_Exercise instructions_
Reproduce the listing that follows with no differences at all.

··· Data extract ···

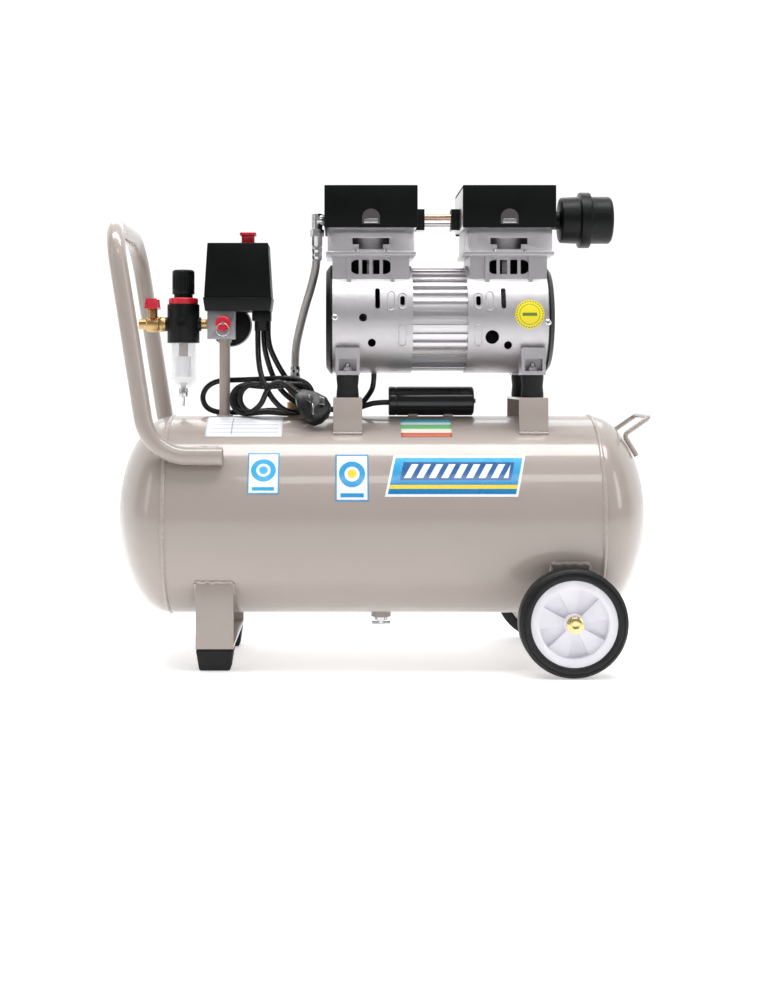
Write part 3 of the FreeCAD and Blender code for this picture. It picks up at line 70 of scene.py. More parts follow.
class Wire:
    # One socket of a material's node tree, or a number, in an expression.
    def __init__(self, maker, socket):
        self.maker = maker
        self.socket = socket

    def calc(self, operation, *values):
        return self.maker.node("ShaderNodeMath", {"operation": operation}, values)

    def __add__(self, other):
        return self.calc("ADD", self, other)

    def __radd__(self, other):
        return self.calc("ADD", other, self)

    def __sub__(self, other):
        return self.calc("SUBTRACT", self, other)

    def __rsub__(self, other):
        return self.calc("SUBTRACT", other, self)

    def __mul__(self, other):
        return self.calc("MULTIPLY", self, other)

    def __rmul__(self, other):
        return self.calc("MULTIPLY", other, self)

    def __truediv__(self, other):
        return self.calc("DIVIDE", self, other)

    def __gt__(self, other):
        return self.calc("GREATER_THAN", self, other)

    def __lt__(self, other):
        return self.calc("LESS_THAN", self, other)

    def frac(self):
        return self.calc("FRACT", self)

    def size(self):
        return self.calc("ABSOLUTE", self)

    def sine(self):
        return self.calc("SINE", self)

    def root(self):
        return self.calc("SQRT", self)

    def either(self, other):
        return self.calc("MAXIMUM", self, other)

    def angleFrom(self, other):
        return self.calc("ARCTAN2", self, other) * (180 / math.pi)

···

_Complete response_
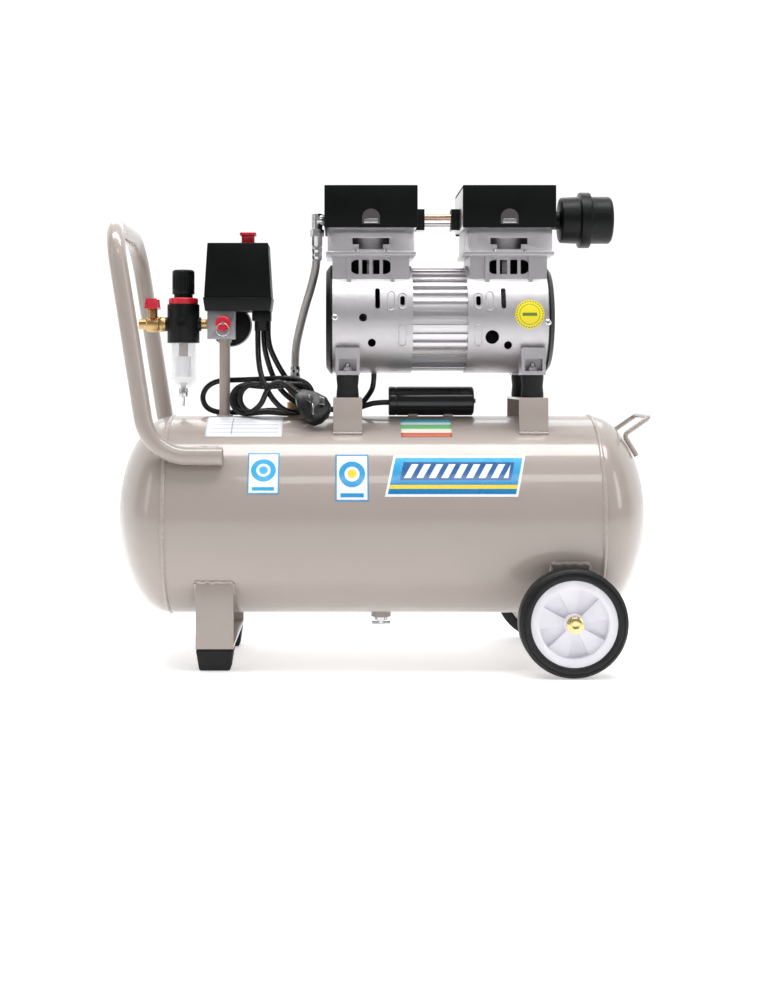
Write part 3 of the FreeCAD and Blender code for this picture. It picks up at line 70 of scene.py. More parts follow.
class Wire:
    # One socket of a material's node tree, or a number, in an expression.
    def __init__(self, maker, socket):
        self.maker = maker
        self.socket = socket

    def calc(self, operation, *values):
        return self.maker.node("ShaderNodeMath", {"operation": operation}, values)

    def __add__(self, other):
        return self.calc("ADD", self, other)

    def __radd__(self, other):
        return self.calc("ADD", other, self)

    def __sub__(self, other):
        return self.calc("SUBTRACT", self, other)

    def __rsub__(self, other):
        return self.calc("SUBTRACT", other, self)

    def __mul__(self, other):
        return self.calc("MULTIPLY", self, other)

    def __rmul__(self, other):
        return self.calc("MULTIPLY", other, self)

    def __truediv__(self, other):
        return self.calc("DIVIDE", self, other)

    def __gt__(self, other):
        return self.calc("GREATER_THAN", self, other)

    def __lt__(self, other):
        return self.calc("LESS_THAN", self, other)

    def frac(self):
        return self.calc("FRACT", self)

    def size(self):
        return self.calc("ABSOLUTE", self)

    def sine(self):
        return self.calc("SINE", self)

    def root(self):
        return self.calc("SQRT", self)

    def either(self, other):
        return self.calc("MAXIMUM", self, other)

    def angleFrom(self, other):
        return self.calc("ARCTAN2", self, other) * (180 / math.pi)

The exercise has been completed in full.